During the Lewises’ years in residence, Woodlawn plantation comprised over 2,000 acres and was supported by scores of workers, at least 90 of whom were enslaved people of African descent. Many of those slaves were gifted by Nelly’s grandmother, Martha Washington, and other relatives.
In 1846, the Lewises’ son sold the property to Quaker families who made Woodlawn a “free labor colony,” selling lots to free Black and immigrant farmers—a tremendously controversial social experiment nearly two decades before the Emancipation Proclamation.
By the turn of the 20th century, Woodlawn deteriorated and was only saved through the efforts of Elizabeth Sharpe, a Pennsylvania coal heiress. In 1952, Woodlawn became the first historic site owned by the National Trust.
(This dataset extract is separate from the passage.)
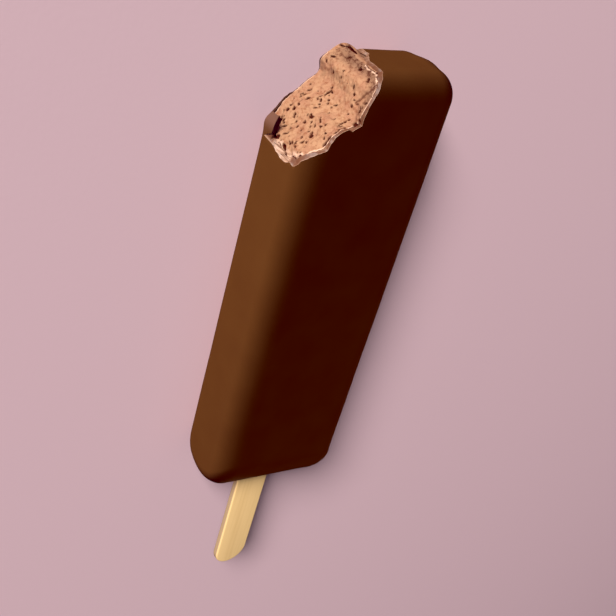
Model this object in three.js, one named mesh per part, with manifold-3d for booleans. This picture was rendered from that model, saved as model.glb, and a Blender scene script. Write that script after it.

Frank Lloyd Wright’s Pope-Leighey House, a ground-breaking Usonian House scheduled for demolition due to widening of Interstate 66, was donated to the National Trust in 1964 and relocated to the grounds of Woodlawn.
Woodlawn actively engages with local descendant communities through programming and research—welcoming visitors from all over the world. The site hosts a wide array of exhibitions, events, and provides tours of both houses between April and December.
Today, the Arcadia Center for Sustainable Food & Agriculture—a nonprofit organization dedicated to creating a more equitable and sustainable local food system in the Washington, D.C area—is based on the historic grounds of Woodlawn's estate. Woodlawn hosts a wide array of events and provides private tours between April and December.